If $f$ is a Riemann-integrable function on $[a,b]$ for which $\int\limits_a^b f(x) dx = 0$, and $m \leq f(x) \leq M$ for all $a \leq x \leq b$, then prove that $$\int\limits_a^b f(x)^2 dx \leq - m M (b-a).$$
My only idea how to use $\int\limits_a^b f(x) dx = 0$ is $$\int\limits_a^b f(x)^2 dx = \int\limits_a^b f(x)(f(x)+A) dx,$$ with some constant $A$. And try to use Cauchy-Schwarz inequality $$\int\limits_a^b f(x)(f(x)+A) dx \leq \sqrt{\int\limits_a^b f(x)^2 dx} \sqrt{\int\limits_a^b (f(x)+A)^2 dx},$$ that could lead to $$\int\limits_a^b f(x)^2 dx \leq \max\{-m, M\} (M-m) (b-a)$$ with appropriate $A$. But this inequality is much weaker than the one I need.

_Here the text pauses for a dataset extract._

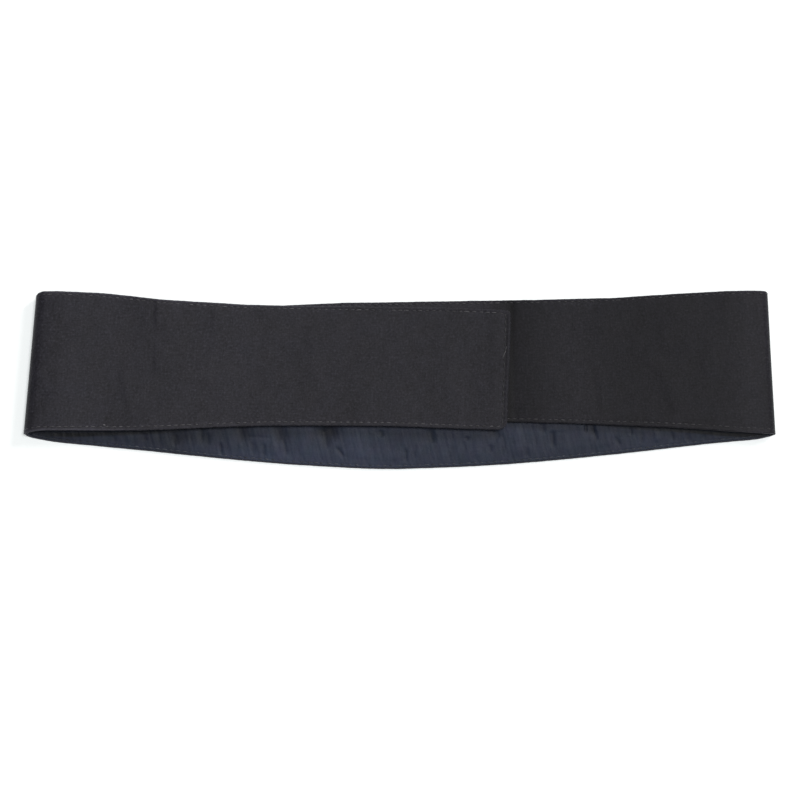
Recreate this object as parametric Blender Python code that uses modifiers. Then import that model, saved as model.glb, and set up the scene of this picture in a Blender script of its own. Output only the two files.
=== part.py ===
"""A plain waist band (cummerbund), fastened into a ring and laid flat.

The band is one long shaped strip of outer cloth with a lining of the same
cut. Laid flat, it makes five stretches of cloth, each with its lining:

  back        lies on the surface, face down, between the side folds
  left_fold   the soft turn at the left, and the way down from it
  overlap     lies flat from there, and ends in a rounded end on top
  right_fold  the pressed turn at the right, and the way down from it
  underlap    lies flat from there, and ends under the overlap

Frame: origin on the surface under the middle of the band, +X along the band,
+Y towards its upper edge, +Z up from the surface. Sizes below are in mm.
"""

import math
from functools import partial

import bmesh
import bpy
from mathutils import Vector

MM = 0.001

# ---------------------------------------------------------------- thickness
CLOTH_T = 1.0  # outer cloth with its fused interfacing
LINING_T = 1.0  # lining with its turned seam allowance
GAP = 0.3  # between any two pieces
PANEL_T = CLOTH_T + GAP + LINING_T  # one whole layer of the band
LINING_INSET = 0.7  # the outer cloth rolls this far past the lining's edge

# --------------------------------------------------------------- side folds
# The fold lines slope, so the flattened ring is wider at its lower edge.
# Each row: height Y, X of the left fold line, X of the right fold line.
FOLD_LINES = (
    # y      left     right
    (44.0, -181.4, 183.7),
    (-27.0, -187.9, 187.9),
)
LEFT_R = 4.8  # outer radius of the soft left fold
RIGHT_R = 3.2  # outer radius of the pressed right fold
# From each fold the upper layer stays level, then eases down onto what is below.
LEFT_HOLD, LEFT_FALL = 28.0, 32.0
RIGHT_HOLD, RIGHT_FALL = 3.2, 34.0

LAPPED_Z = 3 * PANEL_T + 2 * GAP  # top of the overlap where it lies on the underlap
SINGLE_Z = 2 * PANEL_T + GAP  # top of the underlap where it lies on the back

# --------------------------------------------------------- ends of the band
OVERLAP_END_X = (55.7, 54.1)  # the overlap's end, at Y +35 and at Y -25
UNDERLAP_END_X = (-122.0, -122.0)  # the hidden end of the underlap
END_Y = (35.0, -25.0)
TOP_CORNER_R = 2.2
LOW_CORNER_R = 4.4

# ------------------------------------------------------------ cut of the cloth
# One row for each section across the strip: how far the section is from the
# side fold, measured along the flattened layer, then the lower and the upper
# edge's Y there.
OVERLAP_CUT = (
    # from_fold  low     high
    (0.0, -27.1, 42.3),
    (0.9, -26.5, 43.4),
    (3.0, -26.0, 44.1),
    (7.0, -25.3, 44.2),
    (13.0, -25.0, 44.2),
    (22.0, -24.9, 43.9),
    (35.0, -25.1, 43.1),
    (50.0, -25.1, 41.6),
    (66.0, -24.9, 39.9),
    (86.0, -24.1, 38.6),
    (106.0, -23.3, 37.4),
    (126.0, -22.8, 36.9),
    (156.0, -22.9, 36.4),
    (186.0, -23.2, 36.0),
    (212.0, -24.2, 35.6),
    (232.0, -24.8, 34.9),
    (241.0, -25.1, 34.2),
)
UNDERLAP_CUT = (
    # from_fold  low     high
    (0.0, -27.4, 43.6),
    (0.8, -27.0, 44.2),
    (3.0, -26.8, 44.4),
    (9.0, -26.4, 44.5),
    (20.0, -25.9, 44.3),
    (36.0, -24.7, 43.5),
    (56.0, -23.3, 42.3),
    (76.0, -22.4, 41.0),
    (96.0, -21.6, 40.3),
    (116.0, -21.0, 39.8),
    (140.0, -20.8, 39.4),
    (180.0, -20.7, 38.8),
    (215.0, -20.7, 38.2),
    (240.0, -20.8, 37.2),
    (270.0, -21.2, 36.2),
    (310.0, -22.2, 36.0),
)
BACK_CUT = (
    # x from the left fold  low     high
    (0.0, -27.1, 42.3),
    (1.4, -28.0, 41.6),
    (3.5, -28.7, 41.2),
    (10.0, -30.1, 40.8),
    (18.0, -31.3, 40.2),
    (38.0, -33.2, 38.4),
    (58.0, -35.1, 36.9),
    (88.0, -38.2, 35.4),
    (118.0, -41.0, 34.4),
    (148.0, -43.2, 33.8),
    (178.0, -44.5, 33.5),
    (208.0, -43.9, 33.9),
    (238.0, -42.4, 34.8),
    (268.0, -39.9, 36.2),
    (298.0, -36.9, 38.2),
    (328.0, -33.5, 40.6),
    (352.0, -31.0, 42.3),
    (366.0, -29.7, 43.0),
    (373.0, -28.2, 43.3),
    (375.4, -27.4, 43.6),
)

ROWS = 4  # panels across the strip's width


# -------------------------------------------------------------------- helpers
def along(table, at, column):
    """A column of a table at a place, by a smooth curve through its rows."""
    xs = [row[0] for row in table]
    ys = [row[column] for row in table]
    if at <= xs[0]:
        return ys[0]
    if at >= xs[-1]:
        return ys[-1]
    k = max(i for i in range(len(xs) - 1) if xs[i] <= at)

    def slope(i):
        lo, hi = max(i - 1, 0), min(i + 1, len(xs) - 1)
        return (ys[hi] - ys[lo]) / (xs[hi] - xs[lo])

    span = xs[k + 1] - xs[k]
    t = (at - xs[k]) / span
    return (
        (2 * t**3 - 3 * t**2 + 1) * ys[k]
        + (t**3 - 2 * t**2 + t) * span * slope(k)
        + (3 * t**2 - 2 * t**3) * ys[k + 1]
        + (t**3 - t**2) * span * slope(k + 1)
    )


def between(pair, y, ends):
    """The straight line through two X values given at two Y values."""
    return pair[0] + (pair[1] - pair[0]) * (ends[0] - y) / (ends[0] - ends[1])


def fold_x(side, y):
    """X of a side fold's outermost line at height y."""
    (y0, left0, right0), (y1, left1, right1) = FOLD_LINES
    pair = (left0, left1) if side == "left" else (right0, right1)
    return between(pair, y, (y0, y1))


def ease(t):
    t = min(max(t, 0.0), 1.0)
    return t * t * (3 - 2 * t)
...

I would appreciate any tips regarding this problem. Thanks!
Solved
If anyone is interested, here is the solution: $$m \leq f(x) \leq M => (f(x) - m)(M - f(x)) \geq 0,$$ $$\int\limits_a^b (f(x) - m)(M - f(x))dx \geq 0,$$ $$\int\limits_a^b \left(- f^2(x) + (M + m)f(x) - m M \right)dx \geq 0,$$ $$\int\limits_a^b f^2(x)dx \leq - m M (b-a)$$